▶ _Records to use_:
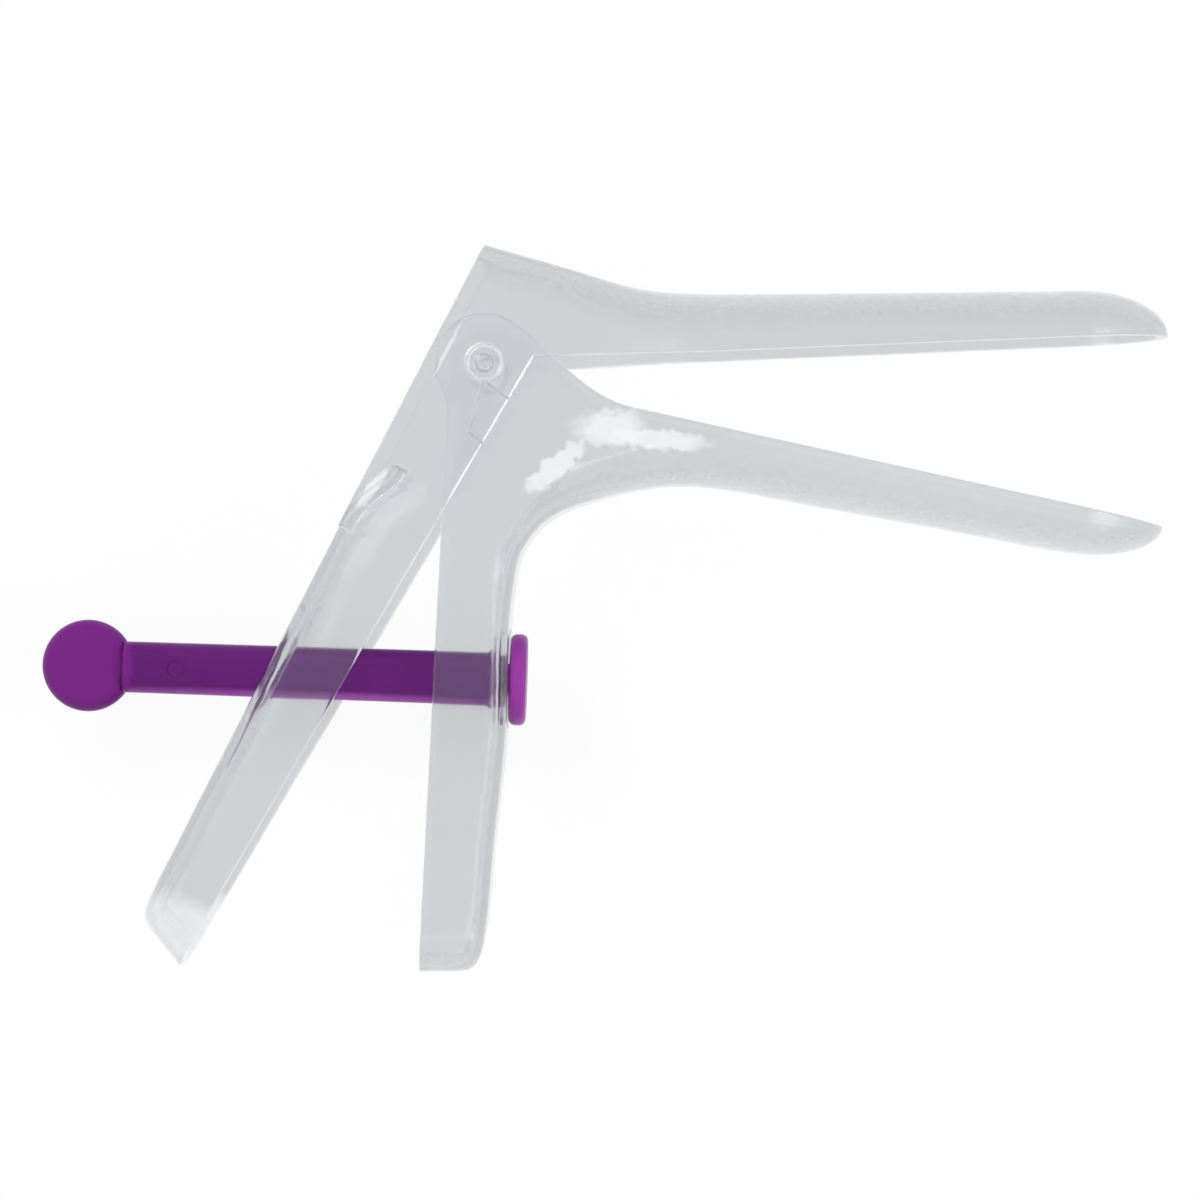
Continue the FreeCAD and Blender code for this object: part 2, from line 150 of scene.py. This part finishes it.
def smooth_skin():
    """Joins a node's loose triangles and shades its faces smooth where they meet at a gentle angle."""
    group = bpy.data.node_groups.new("smooth_skin", "GeometryNodeTree")
    group.interface.new_socket("Geometry", in_out="INPUT", socket_type="NodeSocketGeometry")
    group.interface.new_socket("Geometry", in_out="OUTPUT", socket_type="NodeSocketGeometry")
    nodes, links = group.nodes, group.links
    start = nodes.new("NodeGroupInput")
    end = nodes.new("NodeGroupOutput")
    join = nodes.new("GeometryNodeMergeByDistance")
    join.inputs["Distance"].default_value = JOIN_WITHIN
    faces = nodes.new("GeometryNodeSetShadeSmooth")
    faces.domain = "FACE"
    edges = nodes.new("GeometryNodeSetShadeSmooth")
    edges.domain = "EDGE"
    angle = nodes.new("GeometryNodeInputMeshEdgeAngle")
    gentle = nodes.new("FunctionNodeCompare")
    gentle.data_type = "FLOAT"
    gentle.operation = "LESS_EQUAL"
    gentle.inputs[1].default_value = math.radians(SMOOTH_UNDER_DEG)
    links.new(start.outputs[0], join.inputs["Geometry"])
    links.new(join.outputs["Geometry"], faces.inputs["Geometry"])
    links.new(faces.outputs["Geometry"], edges.inputs["Geometry"])
    links.new(angle.outputs["Unsigned Angle"], gentle.inputs[0])
    links.new(gentle.outputs[0], edges.inputs["Shade Smooth"])
    links.new(edges.outputs["Geometry"], end.inputs[0])
    return group


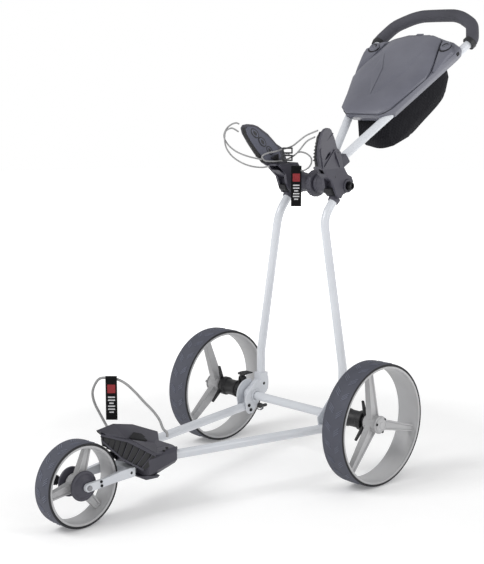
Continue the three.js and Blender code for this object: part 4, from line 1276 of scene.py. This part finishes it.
def draw_cradle_screws():
    drawing = bmesh.new()
    for y, z in ((-473.4, 145.2), (-482.5, 140.5)):
        screw = bmesh.ops.create_cone(drawing, segments=20, radius1=3.4, radius2=3, depth=3, cap_ends=True)
        bmesh.ops.translate(drawing, verts=screw["verts"], vec=(58, y, z))
    return drawing


finish_piece("cradle_screws", draw_cradle_screws(), CART, "chassis", BOLT, "bolt_steel", bevel=0.3)
print("lower cradle done")

# %% [markdown]
# A cast yoke and two flat arms carry the front axle. Cones with dished faces cover the axle on both
# sides of the wheel, and a knob outside the right arm trims the wheel's line.

# %% Fork
FORK_SPREAD = 39
KNOB = (-WHEELBASE - 22, FRONT_RADIUS + 2)


def draw_casting():
    drawing = bmesh.new()
    mirrored_block(drawing, [
        (24, -534.3, 108), (24, -534.3, 92), (33.5, FORK_BACK, 114), (33.5, FORK_BACK, 94),
        (33.5, FORK_BACK + 14, 114), (33.5, FORK_BACK + 14, 94),
    ])
    return drawing


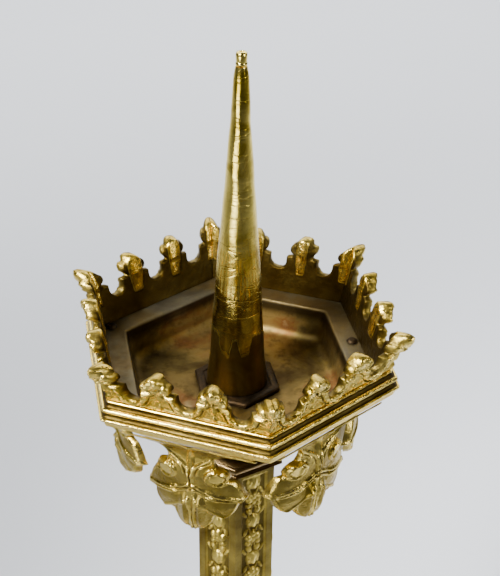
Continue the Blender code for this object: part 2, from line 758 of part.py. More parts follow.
def make_pricket(seat):
    """A hollow spike with a threaded bush in its foot and a small ferrule on its point."""
    low = seat + GAP
    tip = LIP_HEIGHT + PRICKET_TOP
    high = tip - TIP_LENGTH
    height = high - low
    outer = [(r * PRICKET_FOOT_RADIUS, low + share * height) for share, r in reversed(PRICKET_TAPER)]
    hole = 0.7 * MM
    inner = [(max(hole, radius - PRICKET_WALL), z) for radius, z in reversed(outer)]
    turned("pricket", outer + inner, BRASS, 24)
    bush_low = low + 3 * MM
    bush_top = bush_low + 9 * MM
    clear = PRICKET_WALL + GAP
    bush = [
        (pricket_radius((bush_top - low) / height) - clear, bush_top),
        (pricket_radius((bush_low - low) / height) - clear, bush_low),
    ]
    turned("pricket_bush", bored(bush, ROD_RADIUS + GAP, bush_low, bush_top), IRON, 20)
    ferrule = [
        *arc(0, tip - TIP_RADIUS, TIP_RADIUS, 66, 0, 3),
        (TIP_RADIUS, high + 1.6 * MM),
        (0.84 * TIP_RADIUS, high + 1 * MM),
        (TIP_RADIUS, high + GAP),
    ]
    turned("pricket_ferrule", bored(ferrule, 0.6 * MM, high + GAP, tip - 0.5 * MM), BRASS, 16)


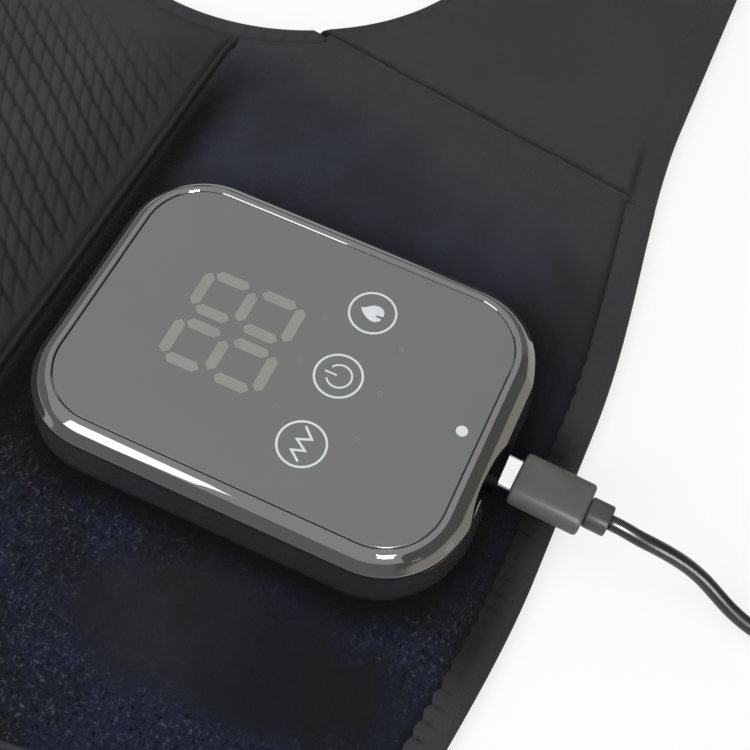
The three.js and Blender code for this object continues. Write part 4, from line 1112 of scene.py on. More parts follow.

▶ _To be done_: Extract and reproduce exactly the lines opening with the line containing "Continue the three.js" and closing with the line containing "KNOB = (-WHEELBASE - 22, FRONT_RADIUS + 2)", inclusive.

▶ _Completed task_:
Continue the three.js and Blender code for this object: part 4, from line 1276 of scene.py. This part finishes it.
def draw_cradle_screws():
    drawing = bmesh.new()
    for y, z in ((-473.4, 145.2), (-482.5, 140.5)):
        screw = bmesh.ops.create_cone(drawing, segments=20, radius1=3.4, radius2=3, depth=3, cap_ends=True)
        bmesh.ops.translate(drawing, verts=screw["verts"], vec=(58, y, z))
    return drawing


finish_piece("cradle_screws", draw_cradle_screws(), CART, "chassis", BOLT, "bolt_steel", bevel=0.3)
print("lower cradle done")

# %% [markdown]
# A cast yoke and two flat arms carry the front axle. Cones with dished faces cover the axle on both
# sides of the wheel, and a knob outside the right arm trims the wheel's line.

# %% Fork
FORK_SPREAD = 39
KNOB = (-WHEELBASE - 22, FRONT_RADIUS + 2)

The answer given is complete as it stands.